By my view, she carried heavy risk that she would try to run for the lead, get off slow, not get the front..and quit. On September 21st, that is exactly what happened. She was bet to 3-5, which was foolish, but didn't present me with too much value on the other side of that pool, as really there were 4 legit contenders who looked to beat her if she bombed out. However, she had 79% of the show pool, and thus, was bet like a horse that was very likely to make the top 3. That is where the value was. It was a 7 horse field, so, I had 6 to sort from if I was excluding her as one who was not in the mix for the ticket. I determined the two longest shots were not viable, and I had 4 left to play with. Normally, I would grade them and bet them based on the probability they were the ones. In this case, I didn't. I thought it could be any combination of the 4 that filled the 3 remaining spots and virtually, they were all taking the same action in the show pool. I try not to get too smart when I do these things. In my mind, she was likely to bomb, and these were the 4 that would fill the 3 spots that paid me if she did. I played them equally, and they came 1-2-3-4, with Big Dreamer well beaten because she got off slow, tried to run for the lead but couldn't get by this time, and the two longshots well out of it.

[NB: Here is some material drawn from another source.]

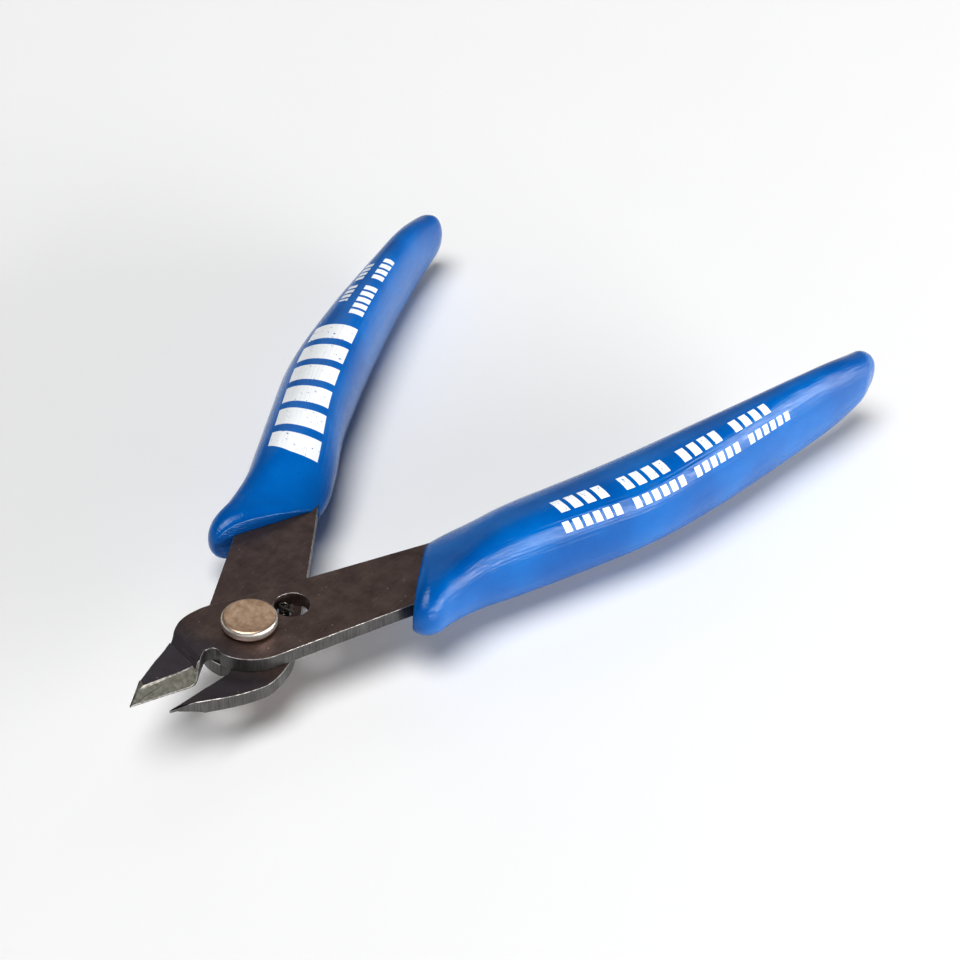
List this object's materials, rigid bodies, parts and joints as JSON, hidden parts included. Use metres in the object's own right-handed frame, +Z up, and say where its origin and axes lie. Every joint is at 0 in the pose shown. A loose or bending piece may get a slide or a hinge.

It really was that simple.
In reality, could she have gotten off okay out of the gate, ran to the lead, and been 2nd or 3rd? Sure, and some of them will. But, a few wont. If she has 50% of the show pool, then that is about right and I have no advantage, and I would pass the race. I vetted out the favorite, thoroughly, and I was right about that. But that only does me good if she gets overbet because the bettors at Charlestown are either foolish, or don't care in spite of seeing what I see. In my world, I don't care why they overbet them. I just want to know they are probably going to do it. In specific cases, when they don't, I pass the race. In all other cases, I make my play. Win some, lose some, but win enough with the value edge, and make the profit.